We can rule out the light being a civil plane because of the lack of mandatory civil aviation beacons. We can rule out a military plane because if the deep orange light were a front light then it would have disappeared as it was going over, not when it was past overhead as actually happened. Moreover it was completely silent, though at one point I did think I heard a very far off rumble like that of a passenger jet, but it may have been a ground source too. The person with me heard nothing at all, and on the video that I took there's only the noise from the breeze, picked up by my unshielded camera microphone. The light to me also appeared to have a resolvable width even by the naked eye, rather than being a point source, and that was especially so through the binoculars.

A firework can be ruled out because it was going in a smooth horizontal manner and lasted about a minute. The EXIF data in my two photographs shows 22:01:51 and 22:02:03 as the times taken, giving a separation of twelve seconds. The video was started at 22:02:07, which meant I changed the mode on my camera and steadied myself on my neighbour's garden post rather exceptionally in under five seconds; possibly I started the video before reaching the post. Then there was another twelve seconds of visibility of the light on the video. So that's about thirty seconds from when it was just coming up to the overhead position (it passed a bit south of us, but got to about 80°). Note that according to a calibration against the USNO atomic clocks performed the next day, my camera clock was about 42 seconds slow. A flare can be ruled out because it was going so fast, because of the strange flickering, and because it didn't appear to be coming downwards at any point.
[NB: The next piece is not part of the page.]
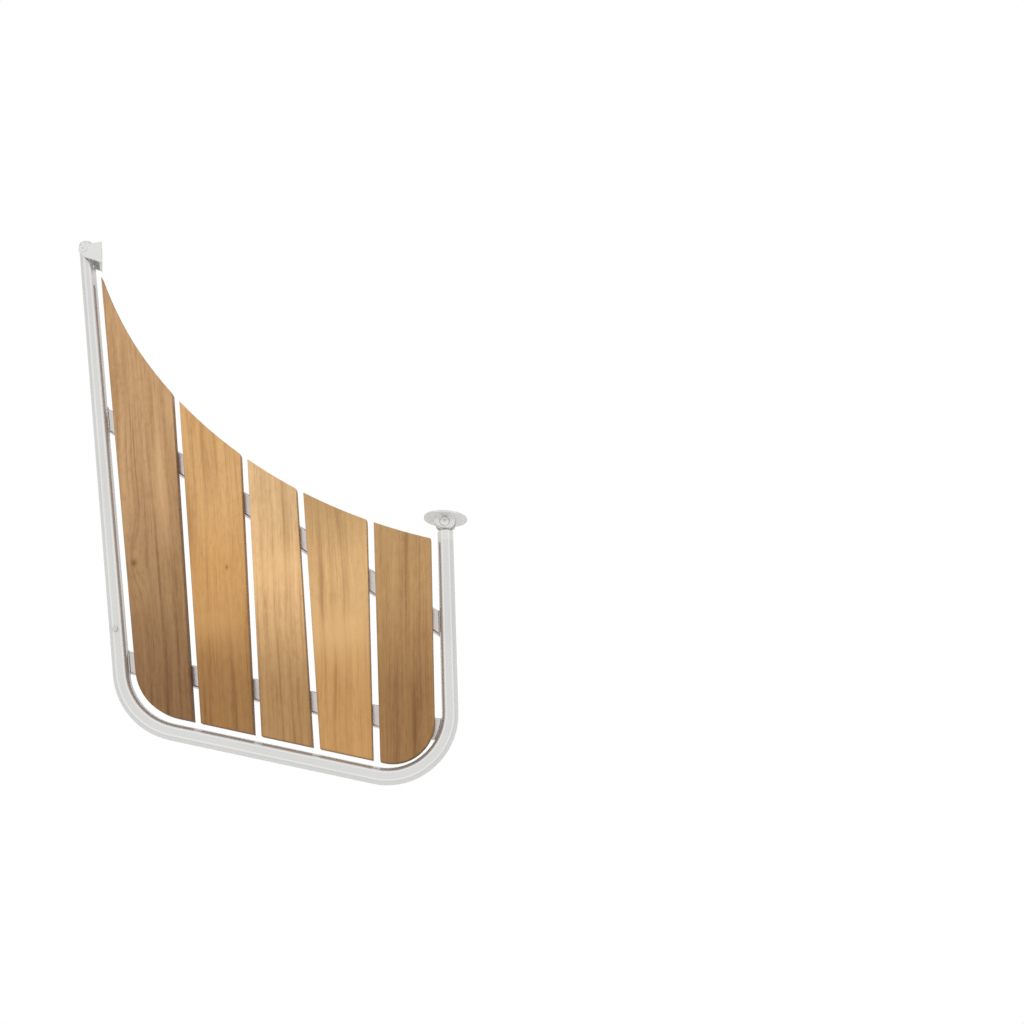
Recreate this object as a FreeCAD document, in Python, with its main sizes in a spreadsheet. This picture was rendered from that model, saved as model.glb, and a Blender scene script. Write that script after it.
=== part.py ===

The only common explanation I can think of which even approaches plausibility is that of a Chinese lantern. This would explain the colour, and the strange flickering; and the fact that it suddenly stopped could be interpreted as the lantern going out, though that doesn't explain the slight red nor the white dot on the black object. But the main objection to this theory is simply that the object was going so fast on a calm night, and that it had turned from going eastwards to southeastwards, across the direction of what little breeze there was. For it to be going at that speed there should have been strong wind, and yet it would also have to have been a very smooth wind: the light seemed to be smoother than a plane, and even when it changed direction it did so in a very smooth arc rather than bobbling about. So this must be ruled out too.

There is also the possibility of a deliberate hoax. This can't be ruled out, and I've been through local media reports of strange lights and found that there was an odd flammable tube device which someone saw fall out of the sky near their home a year ago. But though this is definitely possible, it would have to be an interesting hoax. The main problem is that to go this fast the object must have had a motor, and yet the motor wasn't audible. If it was much higher than it seemed, so that the motor wasn't audible, then it must have been going at an astonishing speed. The combined characteristics of the light make it very difficult for me to reconcile against any common explanation.


Since I've been running a strange lights website for many years, it was exciting and frustrating to see a light with these characteristics. The exciting part and the frustrating part are the same thing, namely that it isn't possible to resolve what this light was. With my wide ranging experience of reports of strange lights, I am at least able to say with some certainty that it isn't a plane, a firework, a satellite, a flare, a meteor, or any of these common things. It could have been a hoax, however. Or it could be one of the anomalous light forms that I study, like an earth light, or something that I don't know of or haven't thought of. But it seems most likely that it'll simply remain a mystery, like the thousands of other interesting strange light reports in the records.

At least I did my best to record it as thoroughly and precisely as possible, and I've done here what I often encourage people who write to me with their own sightings to do: to publish it online. And I did enjoy seeing something strange, and even if it was a hoax or something even more mundane, it definitely attracted my attention in a way that dozens of other lights in the sky haven't done.